Whatever the sexuality of Ned Kelly and the other members of his gang, a liking for perfume, same-sex dancing and cross-dressing are not indicators of homosexuality, even taken together. They do nothing more than arouse suspicion. The gang’s apparent lack of interest in women is better evidence than any of those. Although, in a time when conventions mattered a great deal, a defiant refusal to conform did usually indicate something.
But what is most interesting is the efforts by various citizens to defend the Kelly gang’s defiance of heteronormative convention. Although those gentlemen obviously saw such behaviour as indications of homosexuality, they were determined to make excuses for their heroes.
George Farwell who published a book on Kelly in 1971 quickly dismissed any suggestion of homosexuality. Farwell explained that Ned never mixed with girls because he had a mother fixation.
Farwell also criticised Mick Jagger’s portrayal of Kelly in a recently released film.
“Mick Jagger killed Ned Kelly,” he sniffed.
Perhaps Jagger’s response when asked about Ned’s sexuality pissed of Mr Farwell.

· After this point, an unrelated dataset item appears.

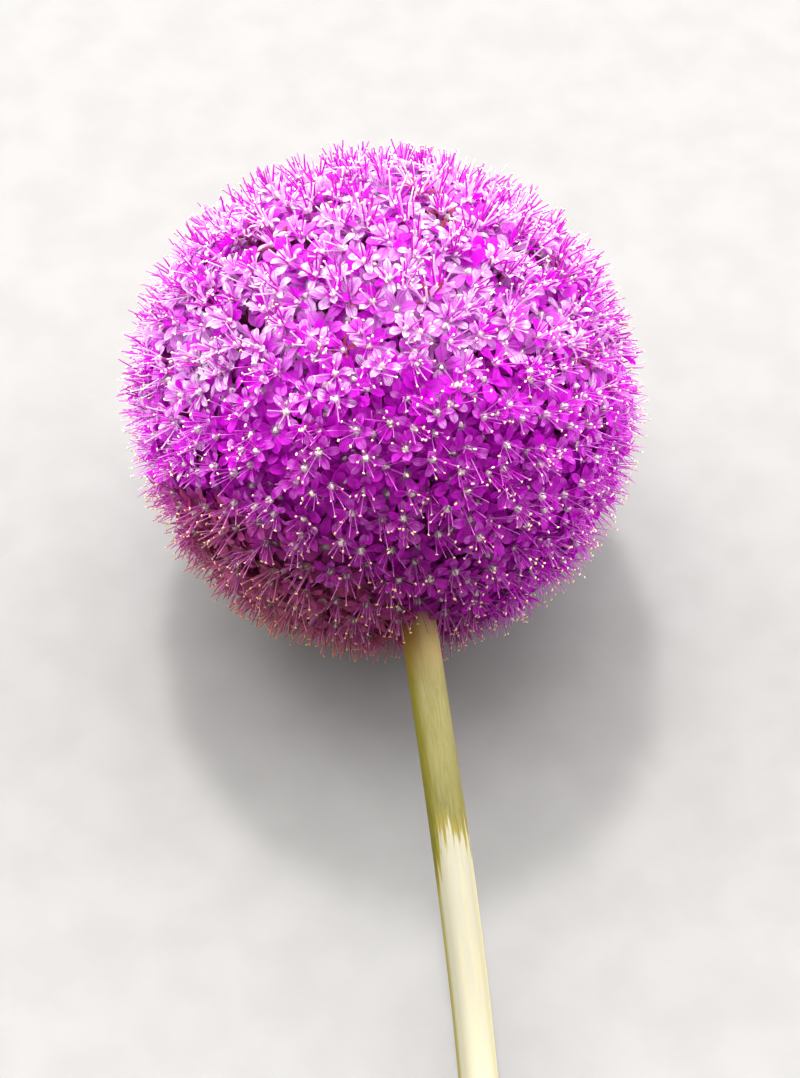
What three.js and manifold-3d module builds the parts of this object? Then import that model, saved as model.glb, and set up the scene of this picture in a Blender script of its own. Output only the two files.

“I think we’re all latently homosexual, seriously.”
The Kelly Legacy
This writer has known normally rational former police offers to turn apoplectic with rage at the mere mention of the cop-killing Kelly Gang. That ignores the corruption and abject cruelty of the police that members of the gang dealt with. But, we should not ignore either, that the gang both killed in cold blood and caused the deaths of other people by intentionally putting them in harm’s way.
Maybe we should simply leave the last word to Harry Doyle back at the RSL in Jerilderie in 1966.
“Ned is tops in this town.” Perhaps Harry meant ‘a top’ but either way, we don’t really need that much detail.